Claims the California Legislature is transparent are bogus Claims the California Legislature is transparent are bogus

“Transparency in government is paramount,” said Assemblywoman Gail Pellerin, D-Santa Cruz, proving that hypocrisy in government is clearly the rule in California. As chair of the Committee on Elections and Redistricting, Pellerin praised “transparency” as she voted to kill a bill that would have banned non-disclosure agreements (NDAs) from the bill-making process.

The bill, Assembly Bill 2654, was in response to a report by KCRA’s Ashley Zavala, who broke the news that special interest groups had signed NDAs when secretly negotiating bills that set wages, working hours, and other working conditions at fast food restaurants last year.

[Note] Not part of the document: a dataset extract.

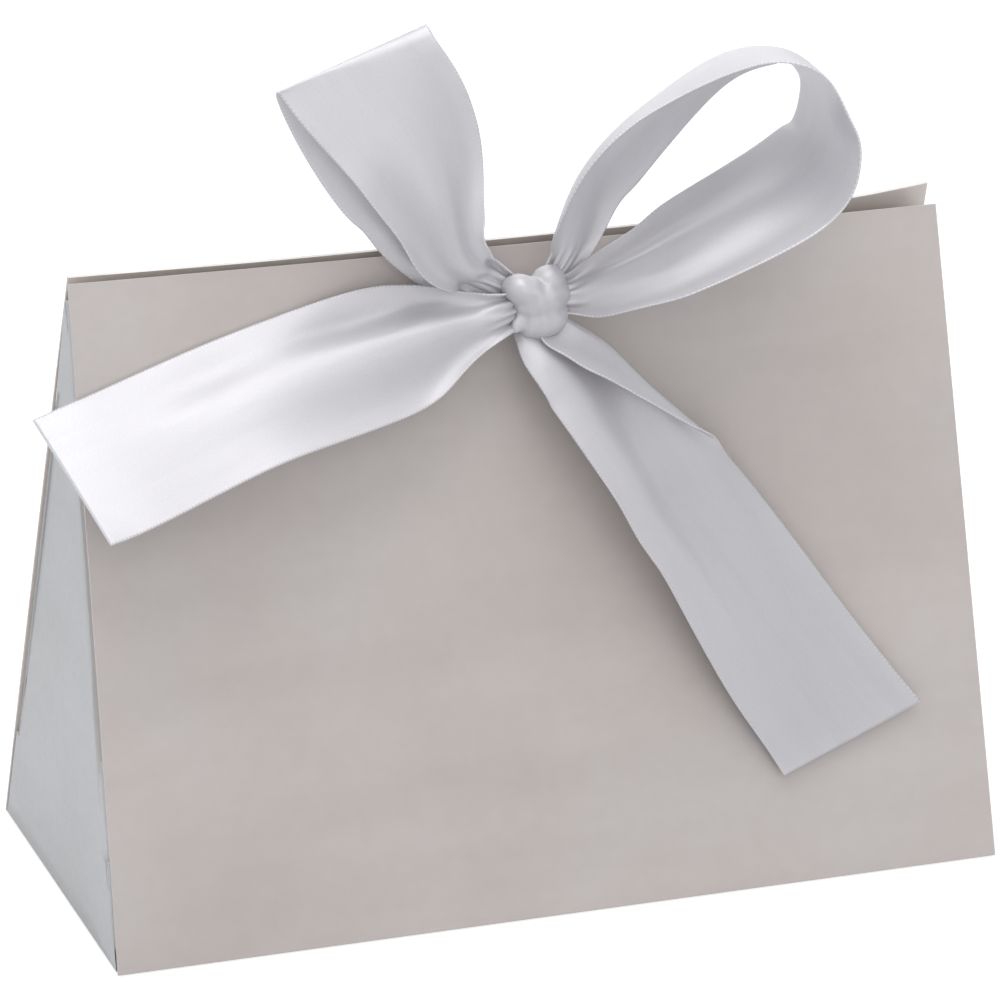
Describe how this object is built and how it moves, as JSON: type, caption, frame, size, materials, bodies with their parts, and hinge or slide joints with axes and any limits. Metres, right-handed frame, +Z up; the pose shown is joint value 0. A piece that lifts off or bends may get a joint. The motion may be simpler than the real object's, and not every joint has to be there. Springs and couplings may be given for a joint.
{
  "type": "favor box",
  "caption": "Tent-shaped favor box of folded pearl card that opens at its creases, tied shut at the top with a wide satin ribbon bow.",
  "frame": {"origin": "centre of the base panel's underside, on the surface the box stands on", "axes": "+X along the box's width, to the right seen from the front; -Y towards the front panel that carries the bow; +Z up"},
  "size_m": [0.1562, 0.066, 0.1417],
  "materials": {
    "pearl_card": "smooth pearl-coated white card, warm white with a faint pink and silver shimmer, soft sheen",
    "satin_ribbon": "white satin weave with a bright directional sheen and fine woven selvedges"
  },
  "bodies": {
    "base": {"base_panel": "pearl_card"},
    "front_panel": {"front_panel": "pearl_card", "ribbon_knot": "satin_ribbon", "ribbon_left_loop": "satin_ribbon", "ribbon_right_loop": "satin_ribbon", "ribbon_left_tail": "satin_ribbon", "ribbon_right_tail": "satin_ribbon", "ribbon_front_strands": "satin_ribbon"},
    "back_panel": {"back_panel": "pearl_card", "ribbon_back_strand": "satin_ribbon"},
    "left_end": {"left_end_panel": "pearl_card"},
    "right_end": {"right_end_panel": "pearl_card"},
    "left_front_tab": {"left_front_tab": "pearl_card"},
    "left_back_tab": {"left_back_tab": "pearl_card"},
    "right_front_tab": {"right_front_tab": "pearl_card"},
    "right_back_tab": {"right_back_tab": "pearl_card"}
  },
  "joints": [
    {"name": "front_panel_crease", "type": "hinge", "parent": "base", "child": "front_panel", "pos_m": [0, -0.03275, 0.00025], "axis": [1, 0, 0], "range_deg": [0, 75]},
    {"name": "back_panel_crease", "type": "hinge", "parent": "base", "child": "back_panel", "pos_m": [0, 0.03275, 0.00025], "axis": [-1, 0, 0], "range_deg": [0, 104]},
    {"name": "left_end_crease", "type": "hinge", "parent": "base", "child": "left_end", "pos_m": [-0.07475, 0, 0.00025], "axis": [0, -1, 0], "range_deg": [0, 91]},
    {"name": "right_end_crease", "type": "hinge", "parent": "base", "child": "right_end", "pos_m": [0.07475, 0, 0.00025], "axis": [0, 1, 0], "range_deg": [0, 91]},
    {"name": "left_front_tab_crease", "type": "hinge", "parent": "left_end", "child": "left_front_tab", "pos_m": [-0.07475, -0.02888, -0.00093], "axis": [0.0184, 0.2922, 0.9562], "range_deg": [0, 25], "stiffness_Nm_per_rad": 0.002},
    {"name": "left_back_tab_crease", "type": "hinge", "parent": "left_end", "child": "left_back_tab", "pos_m": [-0.07475, 0.0306, -0.00041], "axis": [-0.0184, 0.2922, -0.9562], "range_deg": [0, 25], "stiffness_Nm_per_rad": 0.002},
    {"name": "right_front_tab_crease", "type": "hinge", "parent": "right_end", "child": "right_front_tab", "pos_m": [0.07475, -0.02888, -0.00093], "axis": [0.0184, -0.2922, -0.9562], "range_deg": [0, 25], "stiffness_Nm_per_rad": 0.002},
    {"name": "right_back_tab_crease", "type": "hinge", "parent": "right_end", "child": "right_back_tab", "pos_m": [0.07475, 0.0306, -0.00041], "axis": [-0.0184, -0.2922, 0.9562], "range_deg": [0, 25], "stiffness_Nm_per_rad": 0.002}
  ]
}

Pellerin claimed that her opposition to the NDA bill wasn’t based on substance, but rather the limited time legislators had to review it. The bill had been in her committee for just three days and in print for only seven.

“This rushed process, which necessitated an expedited hearing by this committee, prevented this bill from receiving the level of scrutiny and analysis that bills normally receive before being heard,” she said. “It has also restricted the public’s ability to review and analyze this bill and to provide public comment.”

We’d agree with the assemblywoman – if it weren’t all for show. The Democratic supermajority doesn’t care about the process, transparency or scrutiny when they want something passed – especially when they don’t want you looking at it too closely. Look no further than the state budget, arguably the most important piece of legislation in any given year, which had its first committee hearing last week.

Last Wednesday afternoon, Assembly Speaker Robert Rivas and Senate Pro Tem Mike McGuire announced that the two legislative houses had agreed on a budget proposal. Less than 24 hours later, on Thursday morning, the Assembly Budget Committee took up the budget package.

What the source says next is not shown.